#### [Problem details]
Only the lines from the line that has "return floor, head_wall, tail_wall, fore_wall, cover, sheet" through the line that has "depsgraph = bpy.context.evaluated_depsgraph_get()" should be reproduced, exactly and with both ends kept.

>>>>

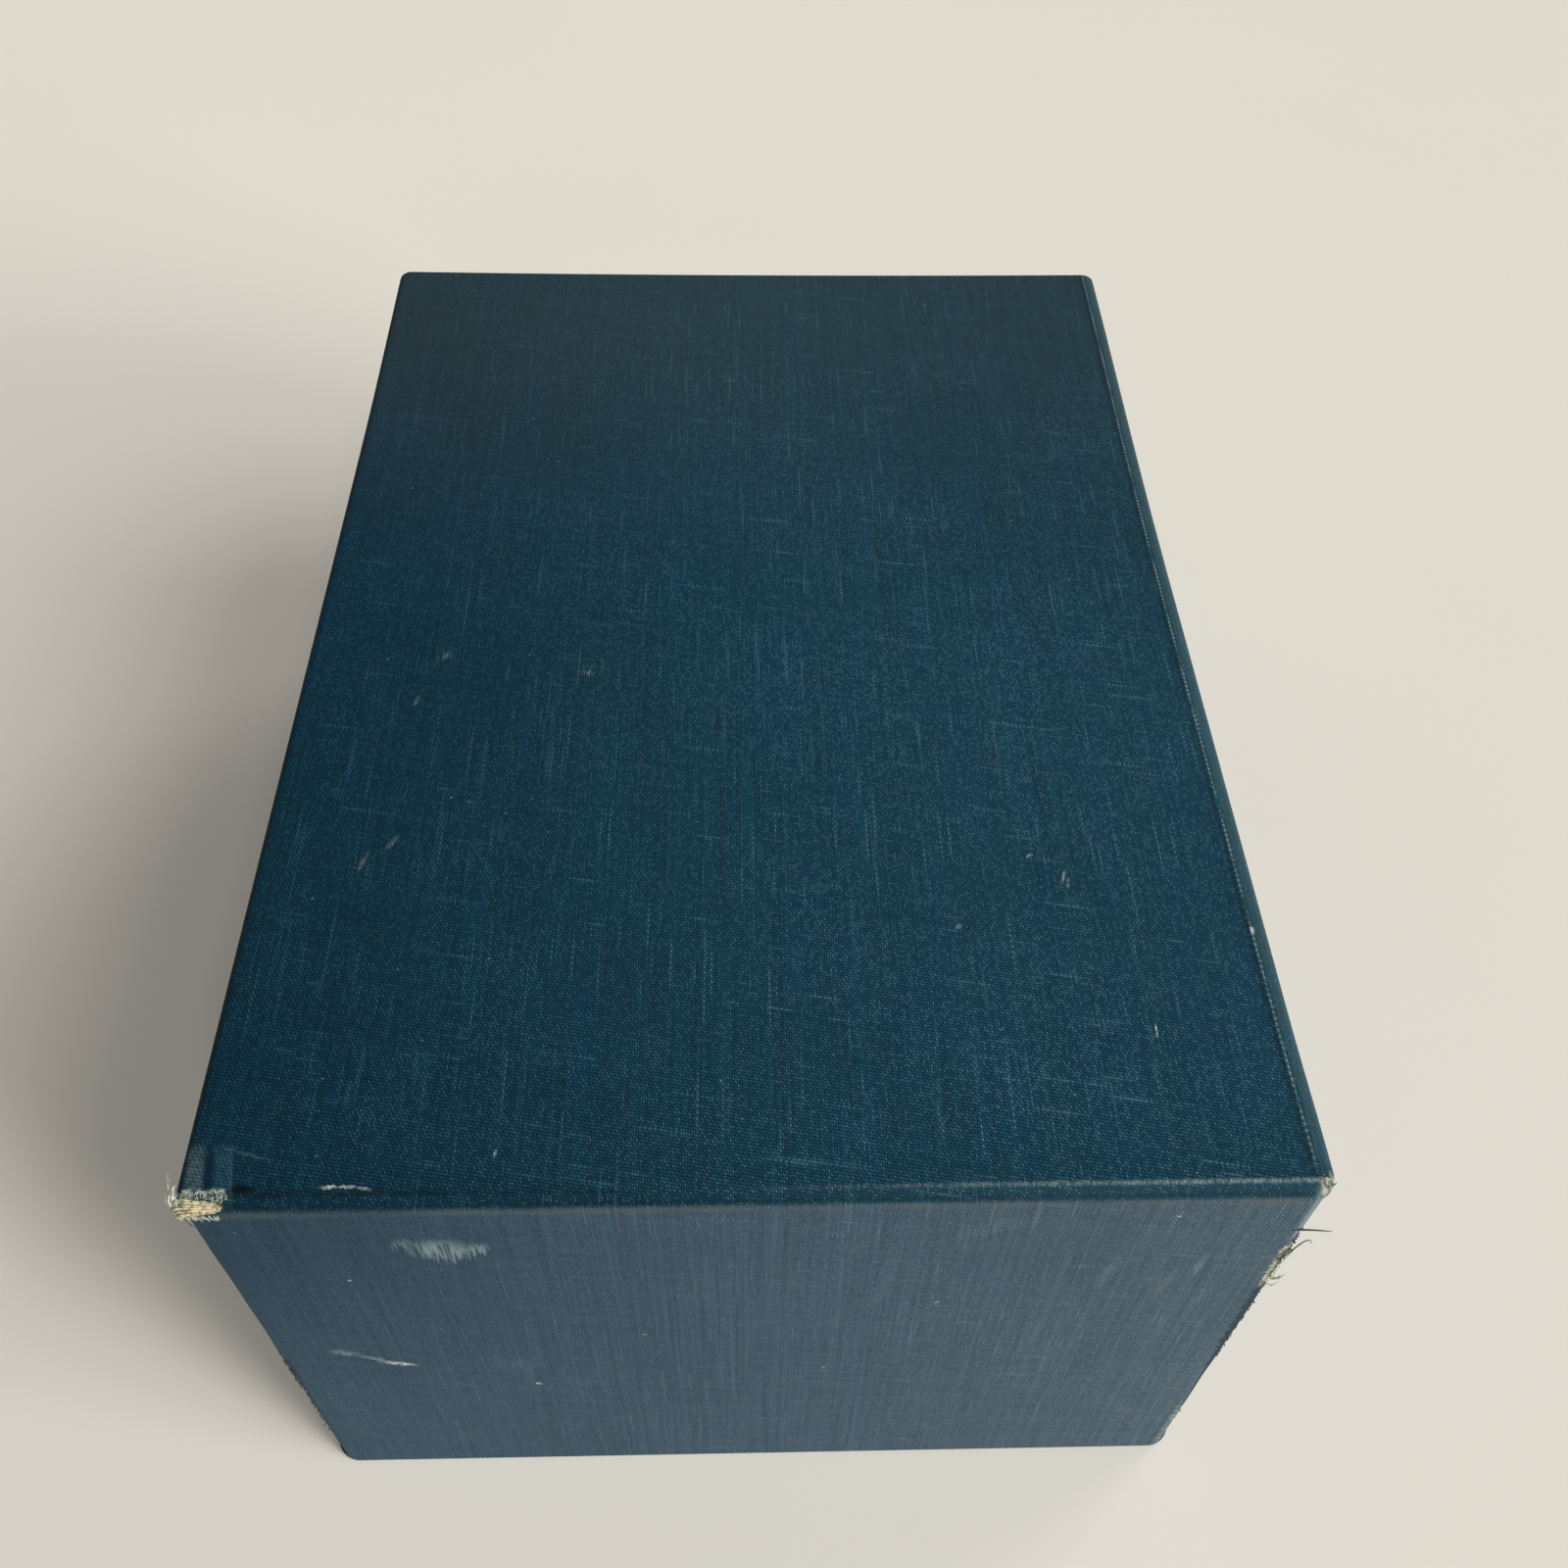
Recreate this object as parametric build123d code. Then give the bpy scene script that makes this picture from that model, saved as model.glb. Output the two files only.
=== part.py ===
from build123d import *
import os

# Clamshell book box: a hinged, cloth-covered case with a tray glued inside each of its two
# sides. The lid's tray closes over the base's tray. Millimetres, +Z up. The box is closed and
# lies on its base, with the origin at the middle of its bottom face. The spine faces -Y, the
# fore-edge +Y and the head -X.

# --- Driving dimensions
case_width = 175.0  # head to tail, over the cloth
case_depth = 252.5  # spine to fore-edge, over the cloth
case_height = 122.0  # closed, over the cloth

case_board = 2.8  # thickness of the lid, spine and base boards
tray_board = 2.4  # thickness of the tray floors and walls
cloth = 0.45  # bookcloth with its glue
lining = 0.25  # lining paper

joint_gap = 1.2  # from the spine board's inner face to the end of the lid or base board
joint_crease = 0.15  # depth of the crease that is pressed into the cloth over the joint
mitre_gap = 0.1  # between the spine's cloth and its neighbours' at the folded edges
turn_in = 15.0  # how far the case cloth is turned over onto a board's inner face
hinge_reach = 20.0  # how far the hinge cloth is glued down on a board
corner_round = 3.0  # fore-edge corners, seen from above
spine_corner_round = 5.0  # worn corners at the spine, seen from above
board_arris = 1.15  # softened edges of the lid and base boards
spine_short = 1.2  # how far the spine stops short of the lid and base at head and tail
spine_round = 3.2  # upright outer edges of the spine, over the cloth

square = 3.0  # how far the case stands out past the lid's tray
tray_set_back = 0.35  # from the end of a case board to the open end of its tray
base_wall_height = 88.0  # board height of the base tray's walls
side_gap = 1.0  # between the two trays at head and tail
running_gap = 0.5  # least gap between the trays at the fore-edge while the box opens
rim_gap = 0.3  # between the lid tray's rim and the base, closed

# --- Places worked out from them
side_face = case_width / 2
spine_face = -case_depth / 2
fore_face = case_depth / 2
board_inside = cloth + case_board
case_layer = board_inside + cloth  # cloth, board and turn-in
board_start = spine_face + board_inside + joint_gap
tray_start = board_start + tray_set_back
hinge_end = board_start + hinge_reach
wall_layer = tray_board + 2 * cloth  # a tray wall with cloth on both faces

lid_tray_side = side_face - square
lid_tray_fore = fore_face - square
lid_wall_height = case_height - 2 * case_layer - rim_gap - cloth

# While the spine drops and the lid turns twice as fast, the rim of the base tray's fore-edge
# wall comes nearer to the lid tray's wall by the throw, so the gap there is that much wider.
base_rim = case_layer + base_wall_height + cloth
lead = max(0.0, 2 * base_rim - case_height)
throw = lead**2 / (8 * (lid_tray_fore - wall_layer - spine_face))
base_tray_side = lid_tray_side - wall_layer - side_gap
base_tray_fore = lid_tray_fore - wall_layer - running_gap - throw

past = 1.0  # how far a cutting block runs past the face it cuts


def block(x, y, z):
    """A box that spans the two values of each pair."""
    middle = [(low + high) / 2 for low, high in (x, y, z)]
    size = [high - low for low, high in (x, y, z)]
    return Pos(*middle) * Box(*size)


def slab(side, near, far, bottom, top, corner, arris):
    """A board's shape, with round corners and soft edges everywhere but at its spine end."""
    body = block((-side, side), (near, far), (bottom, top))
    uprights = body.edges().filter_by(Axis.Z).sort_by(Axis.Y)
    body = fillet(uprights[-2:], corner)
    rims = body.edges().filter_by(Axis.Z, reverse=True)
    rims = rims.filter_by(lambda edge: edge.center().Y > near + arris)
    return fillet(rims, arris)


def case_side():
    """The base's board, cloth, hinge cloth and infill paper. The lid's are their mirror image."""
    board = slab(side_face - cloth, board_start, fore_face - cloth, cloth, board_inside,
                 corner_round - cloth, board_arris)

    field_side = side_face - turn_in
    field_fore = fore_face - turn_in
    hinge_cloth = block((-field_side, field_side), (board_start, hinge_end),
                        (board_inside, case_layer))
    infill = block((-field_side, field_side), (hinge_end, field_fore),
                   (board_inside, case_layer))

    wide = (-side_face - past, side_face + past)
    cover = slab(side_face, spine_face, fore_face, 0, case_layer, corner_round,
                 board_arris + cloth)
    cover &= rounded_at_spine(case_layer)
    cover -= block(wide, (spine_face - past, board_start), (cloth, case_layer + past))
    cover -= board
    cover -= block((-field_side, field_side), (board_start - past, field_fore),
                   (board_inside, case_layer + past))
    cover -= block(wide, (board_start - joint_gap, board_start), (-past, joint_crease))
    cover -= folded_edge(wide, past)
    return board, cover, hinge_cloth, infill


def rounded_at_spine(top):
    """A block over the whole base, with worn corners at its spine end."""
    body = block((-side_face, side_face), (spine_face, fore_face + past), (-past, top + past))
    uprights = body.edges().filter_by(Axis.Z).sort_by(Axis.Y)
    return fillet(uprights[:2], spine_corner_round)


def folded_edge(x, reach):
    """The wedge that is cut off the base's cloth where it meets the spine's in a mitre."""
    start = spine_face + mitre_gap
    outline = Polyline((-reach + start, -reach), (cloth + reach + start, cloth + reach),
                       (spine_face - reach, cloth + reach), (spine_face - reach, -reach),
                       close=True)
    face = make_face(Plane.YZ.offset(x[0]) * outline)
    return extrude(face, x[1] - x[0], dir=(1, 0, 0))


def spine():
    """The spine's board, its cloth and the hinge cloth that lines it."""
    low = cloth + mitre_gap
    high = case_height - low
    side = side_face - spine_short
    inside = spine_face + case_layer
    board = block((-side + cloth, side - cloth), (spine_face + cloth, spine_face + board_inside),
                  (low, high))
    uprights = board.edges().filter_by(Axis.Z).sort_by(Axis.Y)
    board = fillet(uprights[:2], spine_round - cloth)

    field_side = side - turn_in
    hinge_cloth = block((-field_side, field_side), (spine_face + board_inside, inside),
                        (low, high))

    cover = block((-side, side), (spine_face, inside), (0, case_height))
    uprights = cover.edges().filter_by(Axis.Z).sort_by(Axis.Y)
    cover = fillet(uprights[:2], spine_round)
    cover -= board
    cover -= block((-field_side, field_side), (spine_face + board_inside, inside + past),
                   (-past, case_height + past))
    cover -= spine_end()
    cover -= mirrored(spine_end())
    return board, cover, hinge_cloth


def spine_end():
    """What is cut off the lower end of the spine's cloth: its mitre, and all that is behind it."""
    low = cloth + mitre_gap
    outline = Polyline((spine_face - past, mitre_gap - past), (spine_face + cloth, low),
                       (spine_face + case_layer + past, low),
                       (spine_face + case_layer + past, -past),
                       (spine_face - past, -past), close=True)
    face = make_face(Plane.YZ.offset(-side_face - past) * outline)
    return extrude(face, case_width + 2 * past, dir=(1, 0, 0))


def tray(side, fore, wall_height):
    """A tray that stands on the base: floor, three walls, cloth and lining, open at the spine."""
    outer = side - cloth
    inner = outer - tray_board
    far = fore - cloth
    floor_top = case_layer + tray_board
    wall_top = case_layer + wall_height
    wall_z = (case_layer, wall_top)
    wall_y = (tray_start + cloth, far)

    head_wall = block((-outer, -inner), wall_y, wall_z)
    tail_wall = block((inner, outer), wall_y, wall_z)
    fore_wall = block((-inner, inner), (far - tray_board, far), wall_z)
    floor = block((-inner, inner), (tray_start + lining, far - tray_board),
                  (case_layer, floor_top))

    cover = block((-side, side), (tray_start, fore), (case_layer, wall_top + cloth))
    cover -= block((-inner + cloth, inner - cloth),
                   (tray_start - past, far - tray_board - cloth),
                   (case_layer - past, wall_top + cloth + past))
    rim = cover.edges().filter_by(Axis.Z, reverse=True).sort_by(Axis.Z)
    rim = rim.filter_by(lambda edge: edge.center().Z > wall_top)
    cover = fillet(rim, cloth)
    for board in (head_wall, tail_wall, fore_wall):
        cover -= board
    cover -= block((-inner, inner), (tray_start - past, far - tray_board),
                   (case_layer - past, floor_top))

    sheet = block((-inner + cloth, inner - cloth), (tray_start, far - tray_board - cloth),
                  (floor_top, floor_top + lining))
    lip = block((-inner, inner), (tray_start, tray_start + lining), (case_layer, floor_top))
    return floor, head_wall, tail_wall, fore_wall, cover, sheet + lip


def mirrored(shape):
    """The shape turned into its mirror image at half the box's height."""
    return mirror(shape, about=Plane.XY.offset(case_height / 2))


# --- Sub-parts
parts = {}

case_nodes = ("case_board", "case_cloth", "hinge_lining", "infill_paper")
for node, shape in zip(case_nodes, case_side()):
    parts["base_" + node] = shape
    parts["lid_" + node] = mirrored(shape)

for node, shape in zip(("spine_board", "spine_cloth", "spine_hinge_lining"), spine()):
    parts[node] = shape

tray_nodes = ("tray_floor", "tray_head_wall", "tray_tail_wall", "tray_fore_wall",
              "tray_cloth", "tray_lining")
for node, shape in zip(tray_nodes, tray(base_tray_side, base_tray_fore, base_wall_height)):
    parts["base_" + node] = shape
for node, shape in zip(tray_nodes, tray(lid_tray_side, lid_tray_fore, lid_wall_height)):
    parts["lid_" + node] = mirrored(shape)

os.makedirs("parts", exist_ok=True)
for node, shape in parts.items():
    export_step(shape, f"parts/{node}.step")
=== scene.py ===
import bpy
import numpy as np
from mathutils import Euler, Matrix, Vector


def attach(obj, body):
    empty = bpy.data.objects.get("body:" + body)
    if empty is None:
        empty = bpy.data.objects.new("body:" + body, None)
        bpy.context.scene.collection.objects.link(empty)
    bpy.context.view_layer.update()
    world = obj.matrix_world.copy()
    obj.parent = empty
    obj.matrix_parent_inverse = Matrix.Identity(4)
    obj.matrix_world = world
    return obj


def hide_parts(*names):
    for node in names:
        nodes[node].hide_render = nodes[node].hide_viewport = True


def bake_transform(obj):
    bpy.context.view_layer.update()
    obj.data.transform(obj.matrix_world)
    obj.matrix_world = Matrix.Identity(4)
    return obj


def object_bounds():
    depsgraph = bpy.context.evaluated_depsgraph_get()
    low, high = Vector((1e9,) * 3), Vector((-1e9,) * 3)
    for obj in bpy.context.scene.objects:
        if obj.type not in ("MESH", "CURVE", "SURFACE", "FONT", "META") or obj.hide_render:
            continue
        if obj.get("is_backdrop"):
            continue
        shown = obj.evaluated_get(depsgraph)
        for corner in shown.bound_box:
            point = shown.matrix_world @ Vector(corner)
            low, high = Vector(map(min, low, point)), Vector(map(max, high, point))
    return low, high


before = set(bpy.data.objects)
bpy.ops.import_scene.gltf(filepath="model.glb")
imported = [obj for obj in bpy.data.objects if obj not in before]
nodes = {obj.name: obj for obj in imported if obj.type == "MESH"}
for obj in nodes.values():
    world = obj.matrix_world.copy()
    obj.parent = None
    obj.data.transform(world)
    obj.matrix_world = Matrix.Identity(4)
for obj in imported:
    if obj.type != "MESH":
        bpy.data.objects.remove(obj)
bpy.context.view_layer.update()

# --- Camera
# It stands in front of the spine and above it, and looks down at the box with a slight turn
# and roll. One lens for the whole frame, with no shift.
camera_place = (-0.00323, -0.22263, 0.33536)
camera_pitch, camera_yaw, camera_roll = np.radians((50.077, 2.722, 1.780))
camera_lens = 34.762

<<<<

#### [Solution for this problem]
    return floor, head_wall, tail_wall, fore_wall, cover, sheet + lip


def mirrored(shape):
    """The shape turned into its mirror image at half the box's height."""
    return mirror(shape, about=Plane.XY.offset(case_height / 2))


# --- Sub-parts
parts = {}

case_nodes = ("case_board", "case_cloth", "hinge_lining", "infill_paper")
for node, shape in zip(case_nodes, case_side()):
    parts["base_" + node] = shape
    parts["lid_" + node] = mirrored(shape)

for node, shape in zip(("spine_board", "spine_cloth", "spine_hinge_lining"), spine()):
    parts[node] = shape

tray_nodes = ("tray_floor", "tray_head_wall", "tray_tail_wall", "tray_fore_wall",
              "tray_cloth", "tray_lining")
for node, shape in zip(tray_nodes, tray(base_tray_side, base_tray_fore, base_wall_height)):
    parts["base_" + node] = shape
for node, shape in zip(tray_nodes, tray(lid_tray_side, lid_tray_fore, lid_wall_height)):
    parts["lid_" + node] = mirrored(shape)

os.makedirs("parts", exist_ok=True)
for node, shape in parts.items():
    export_step(shape, f"parts/{node}.step")
=== scene.py ===
import bpy
import numpy as np
from mathutils import Euler, Matrix, Vector


def attach(obj, body):
    empty = bpy.data.objects.get("body:" + body)
    if empty is None:
        empty = bpy.data.objects.new("body:" + body, None)
        bpy.context.scene.collection.objects.link(empty)
    bpy.context.view_layer.update()
    world = obj.matrix_world.copy()
    obj.parent = empty
    obj.matrix_parent_inverse = Matrix.Identity(4)
    obj.matrix_world = world
    return obj


def hide_parts(*names):
    for node in names:
        nodes[node].hide_render = nodes[node].hide_viewport = True


def bake_transform(obj):
    bpy.context.view_layer.update()
    obj.data.transform(obj.matrix_world)
    obj.matrix_world = Matrix.Identity(4)
    return obj


def object_bounds():
    depsgraph = bpy.context.evaluated_depsgraph_get()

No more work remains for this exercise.